Upgrading the Furniture
If your feet are scalded by hot patio pavers, try adding an outdoor rug to protect your tootsies. These are a great way to provide a grounding focal point for your patio to make it feel more like a bona fide outdoor room, and light colors will reflect the sun’s rays instead of absorbing the feet, making it much more comfortable to kick off your shoes and relax.
Likewise, if you find your furniture uncomfortably hot to sit on, you may be able to get some relief from new cushions. Look for natural canvas fibers in light colors that will reflect the sun and provide natural moisture wicking. Synthetics or fabrics coated with a plastic, water-repellent layer will trap your body heat and make you feel sticky and miserable, so shop around for a replacement that feels better on the skin.
Changing the Menu
Sometimes hot-weather entertaining can’t be avoided, but you can make everyone feel cooler by serving the right foods. There’s no rule that says you must light the grill during the dog days of summer. Instead of adding fire to an already hot patio area, why not serve refreshing salads or host an ice cream social instead? You can also experiment with spicy foods to trigger overheated bodies to cool down. Hot jalapeños in Mexican food or spicy Indian curries can cause you to sweat, which helps your body cool itself naturally. If you’re feeling adventurous, it’s definitely worth a try!

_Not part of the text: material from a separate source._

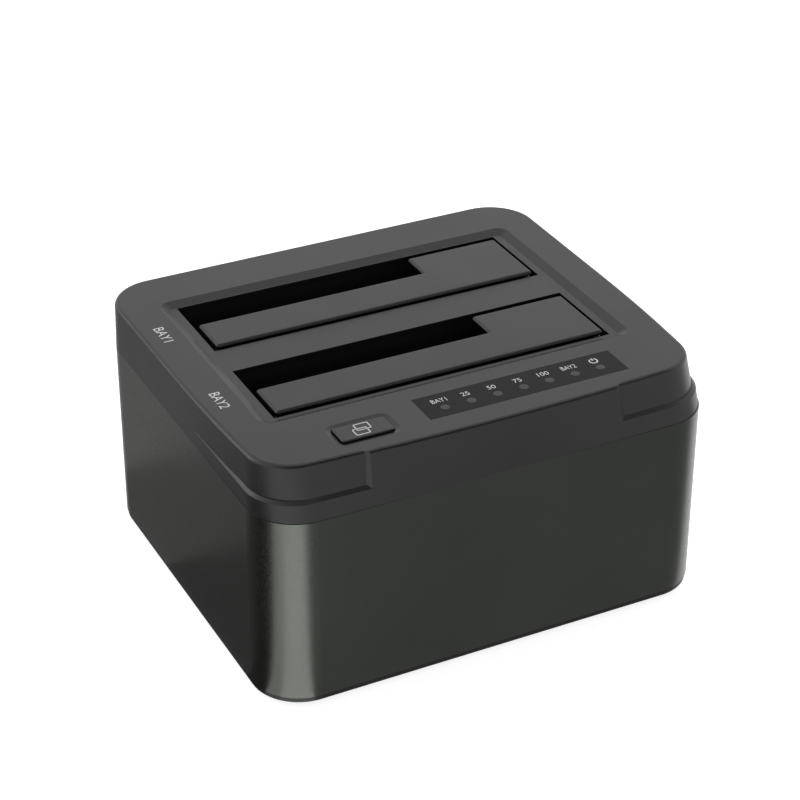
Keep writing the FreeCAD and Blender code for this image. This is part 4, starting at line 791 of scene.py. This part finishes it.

For best results, it makes sense to combine several of these patio cooling methods to create the most comfortable outdoor living space you can. Start with the big stuff like location and hardscaping, then move on to appliances like misting fans and evaporative coolers to bring down the temperature even further. Once you have the basics in place, you’re free to play around with decor and menu changes to fine-tune your cooling system. With a little experimentation, you’re sure to find what works best for your home, and you’ll be outside enjoying your patio more often than ever.